We know that $R < < {d_1}$ and $R < < {d_2}$. So we can neglect $R$.
$\Rightarrow \dfrac{{{F_1}}}{{{F_2}}} = \dfrac{{{m_M}\left[ {\dfrac{{2{d_1}R}}{{d_1^2d_1^2}}} \right]}}{{{m_S}\left[ {\dfrac{{2{d_2}R}}{{d_2^2d_2^2}}} \right]}}$
$\Rightarrow \dfrac{{{F_1}}}{{{F_2}}} = \dfrac{{{m_M}\left[ {\dfrac{1}{{d_1^3}}} \right]}}{{{m_S}\left[ {\dfrac{1}{{d_2^3}}} \right]}}$
$\Rightarrow \dfrac{{{F_1}}}{{{F_2}}} = \dfrac{{{m_M}}}{{{m_S}}} \times \dfrac{{d_2^3}}{{d_1^3}}$
$\Rightarrow \dfrac{{{F_1}}}{{{F_2}}} = \dfrac{{{m_M}}}{{{m_S}}} \times {\left( {\dfrac{{{d_2}}}{{{d_1}}}} \right)^3}$

Substitute $4 \times {10^5}\,{\text{km}}$ for ${d_1}$, $150 \times {10^6}\,{\text{km}}$ for ${d_2}$, $8 \times {10^{22}}\,{\text{kg}}$ for ${m_M}$ and $2 \times {10^{30}}\,{\text{kg}}$ for ${m_S}$ in the above equation.
$\Rightarrow \dfrac{{{F_1}}}{{{F_2}}} = \dfrac{{8 \times {{10}^{22}}\,{\text{kg}}}}{{2 \times {{10}^{30}}\,{\text{kg}}}} \times {\left( {\dfrac{{150 \times {{10}^6}\,{\text{km}}}}{{4 \times {{10}^5}\,{\text{km}}}}} \right)^3}$
$\Rightarrow \dfrac{{{F_1}}}{{{F_2}}} = \dfrac{{8 \times {{10}^{22}}\,{\text{kg}}}}{{2 \times {{10}^{30}}\,{\text{kg}}}} \times {\left( {\dfrac{{150 \times {{10}^9}\,{\text{m}}}}{{4 \times {{10}^8}\,{\text{m}}}}} \right)^3}$
$\Rightarrow \dfrac{{{F_1}}}{{{F_2}}} = 2.1$
$\therefore \dfrac{{{F_1}}}{{{F_2}}} \approx 2$
Therefore, the number closest to $\dfrac{{{F_1}}}{{{F_2}}}$ is 2.

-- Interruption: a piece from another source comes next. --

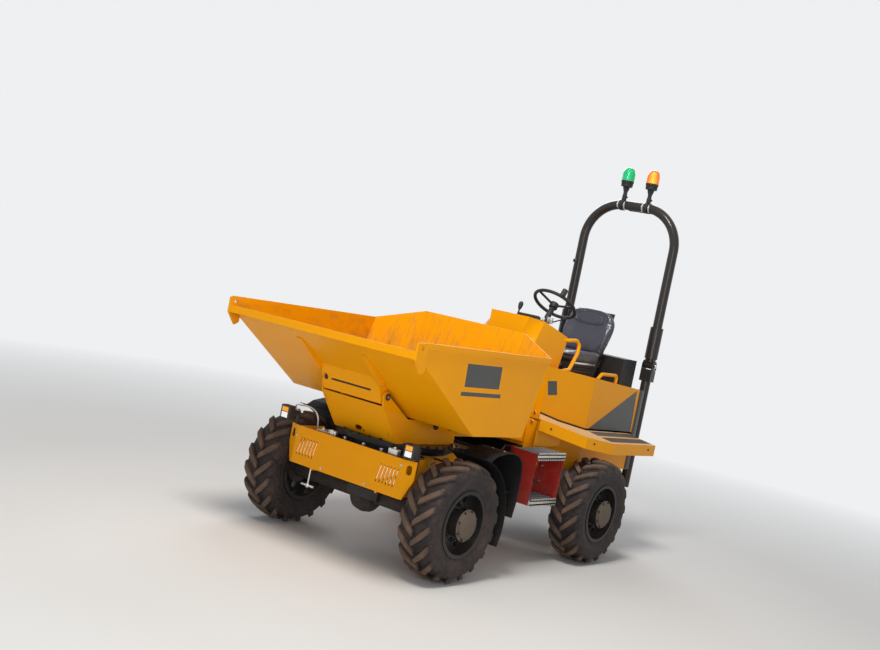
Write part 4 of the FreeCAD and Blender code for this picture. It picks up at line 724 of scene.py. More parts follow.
class DUMPER_OT_wheel_fixings(bpy.types.Operator):
    """Adds hub covers, wheel nuts and valves to the rims"""

    bl_idname = "dumper.wheel_fixings"
    bl_label = "Wheel fixings"

    def execute(self, context):
        bolt = context.scene.dumper_fittings.bolt
        for wheel, (centre, side) in WHEELS.items():
            out = Vector((0, side, 0))
            cover = turned([(0.0, 0.1453), (0.0825, 0.1453), (0.0848, 0.1440), (0.0850, 0.1335), (0.0870, 0.1320),
                            (0.1000, 0.1315), (0.1015, 0.1300), (0.1015, 0.1265), (0.0845, 0.1265)], steps=64)
            cover.transform(aimed(centre, out))
            shapes = [with_finish(cover, 1)]
            for i in range(8):
                a = 2 * pi * i / 8 + 0.3
                spot = centre + Vector((cos(a), 0, sin(a))) * 0.0933 + out * 0.1313
                shapes.append(placed(hex_bolt(0.012, 0.008), aimed(spot, out, a)))
            for i in range(8):
                a = 2 * pi * i / 8
                spot = centre + Vector((cos(a), 0, sin(a))) * 0.110 + out * 0.040
                nut = joined(hex_bolt(bolt * 1.3, 0.018), placed(drum(0.007, 0.034), Matrix()))
                shapes.append(placed(nut, aimed(spot, out, a)))
            a = 1.1
            valve = joined(drum(0.006, 0.030, bevel=0.001, sides=14),
                           placed(drum(0.0045, 0.012, bevel=0.001, sides=12), Matrix.Translation((0, 0, 0.029))))
            spot = centre + Vector((cos(a), 0, sin(a))) * 0.182 + out * 0.072
            shapes.append(placed(valve, aimed(spot, out - Vector((cos(a), 0, sin(a))) * 0.5)))
            finish_piece("wheel_fixings_" + wheel, joined(*shapes), "wheel_" + wheel,
                         "black_paint", "hub_cover", slot="black_paint")
        return {"FINISHED"}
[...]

Hence, the correct option is B.

Note: The students should keep in mind that the radius of the earth is very small compared to the mean distance between the earth and moon and mean distance between the earth and sun. Hence, we have neglected or eliminated the terms including radius of the earth from the calculations and there will be no large difference in the final answer due to this elimination.